Quand il s’agit d’exposer un seul et même artiste, de faire ce que l’on appelle une monographie, pas de problème : les œuvres ont souvent les mêmes caractéristiques techniques, elles datent évidemment de la même période (ce qui uniformise les exigences de conservation) et elles proviennent la plupart du temps du même endroit (la logistique nécessaire à leur acheminement s’en trouve considérablement simplifiée).
Ici, pratiquement chacune des œuvres exposées a été réalisée par un artiste différent. Presque toutes ont également des provenances différentes, en France ou à l’étranger. Ce furent plus de quarante prêteurs à gérer, avec chacun leurs exigences ; des musées d’abord : du musée des Beaux-Arts de Besançon qui a prêté un Cranach au musée Correr de Venise qui s’est défait de la Pietà de Cosmè Tura en passant par le musée d’Israël à Jérusalem qui a fourni pas moins de treize pièces de ses collections si rarement exposées à l’étranger ; de grandes galeries d’art moderne : celles de Marcel Fleiss, de Daniel Templon, Jérôme de Noirmont et Pierre et Marianne Nahon ; des artistes, qui ont prêté leurs créations (sans oublier Pierre et Gilles, Kiefer ou Barceló qui se sont mis au travail pour créer des œuvres spécialement pour l’occasion) et, bien sûr, des collectionneurs privés. Au sein de cette dernière catégorie, il y a ceux qui ont préféré garder l’anonymat et dont il faut taire ici le nom, ceux qui ne prêtent que très rarement et ont bien voulu se défaire provisoirement d’un de leurs précieux trésors et d’autres encore qui sont de véritables passionnés, qui ne collectionnent le plus souvent qu’un seul et même artiste ou un seul «moment», une seule mouvance de l’histoire de l’art : ceux-là sont les plus attachants, car de collectionneurs ils deviennent les véritable gardiens d’un savoir qui sans eux se disperserait, dédiant tout leur temps (et leur argent) à réunir et exposer les peintres qu’ils aiment. Ce sont, par exemple, M. et Mme Letaillieur, pris de passion pour tout ce qui concerne le situationnisme et Guy Debord, que ce soient des peintures, des lettres, des livres ou des photographies d’époque. Ils sont eux-mêmes venus aider à composer les vitrines contenant les rares documents originaux qu’ils possèdent, restant dans les salles jusqu’à une heure du matin le mercredi soir.

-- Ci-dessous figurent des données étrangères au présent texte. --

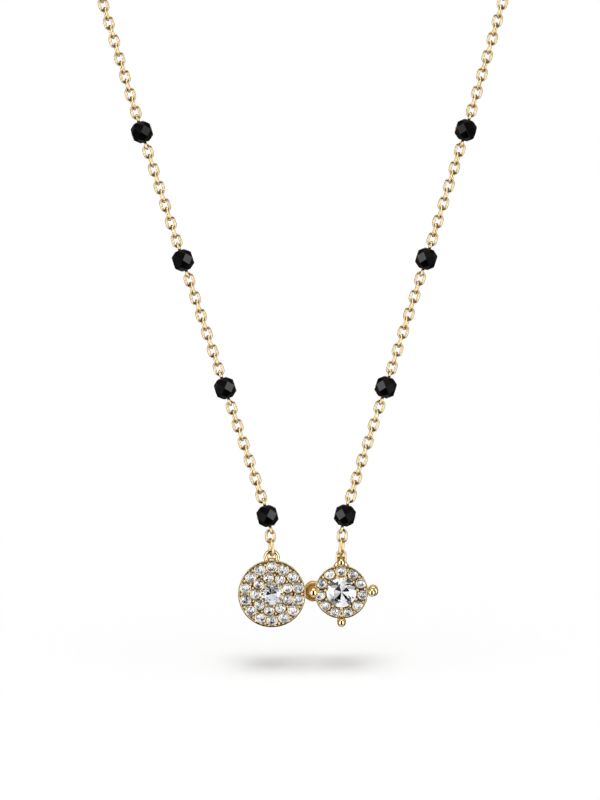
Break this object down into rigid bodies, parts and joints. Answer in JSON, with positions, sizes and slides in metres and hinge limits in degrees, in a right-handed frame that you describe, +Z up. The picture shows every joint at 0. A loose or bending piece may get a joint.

Toutes les œuvres exposées datent également d’époques différentes. Cinq siècles de peinture se contemplent désormais paisiblement chez les Maeght, mais les faire cohabiter dans une même salle ne fut pas chose facile : un panneau peint du XVe siècle nécessite une faible luminosité, une atmosphère confinée, une température très stable, il ne s’expose pas comme une sérigraphie d’Andy Warhol ou une toile de Picasso. Pour compliquer encore un peu plus la tâche, outre des tableaux et des sculptures, sont également accrochées à leurs côtés des œuvres d’une grande fragilité, des dessins et des photographies : eux aussi requièrent un éclairage limité afin de ne pas provoquer un vieillissement accéléré des matières fragiles qui les composent. Dès lors, comment les exposer dans les mêmes lieux que les peintures ? On pourrait ainsi multiplier les exemples mais, on l’a déjà compris, bien des problèmes se sont posés ces derniers jours à Saint-Paul de Vence.
Enfin, la nature même de l’exposition, absolument inédite, rajoutait à l’appréhension : raconter par la philosophie la peinture, raconter la peinture par la philosophie. Le texte et les images, la pensée et l’émotion, ensemble, l’une éclairant l’autre. Là aussi comment procéder ? Le catalogue de l’exposition était déjà sorti en librairie depuis plusieurs semaines lorsque l’accrochage a débuté. Mais le papier et la présence physique des œuvres ne sont pas la même chose. Est-ce que la démonstration, qui dans le livre fonctionne et s’enchaîne parfaitement, tiendra sur les murs de la Fondation ? D’où les interrogations, parfois les hésitations sur le parti à suivre pour rendre compréhensible et visible cette histoire de la pensée en images tout en n’écrasant pas les œuvres sous le poids de la théorie. Comment concilier le sens et le plaisir esthétique s’est-on demandé. Comment faire cohabiter une sanguine de Rubens avec une peinture de Paul Klee, datée de 1939, de rares gravures de la période expressionniste de Kandinsky avec un buste en bronze représentant un Friedrich Nietzsche avec des moustaches de morse démesurées par l’artiste contemporain Jonathan Meese ? Ces confrontations édifiantes sont le fruit de ces questions passionnantes et quasi épistémologiques, qui ont suscité des débats, des propositions différentes et aussi des changements de dernière minute dans l’ordre prévu par le livre et le plan d’accrochage.
Plutôt que d’expliquer par de longues et fastidieuses descriptions nécessairement subjectives les choix qui ont été faits c’est désormais au visiteur de juger du résultat et à la critique de dire si le pari, audacieux, a été remporté.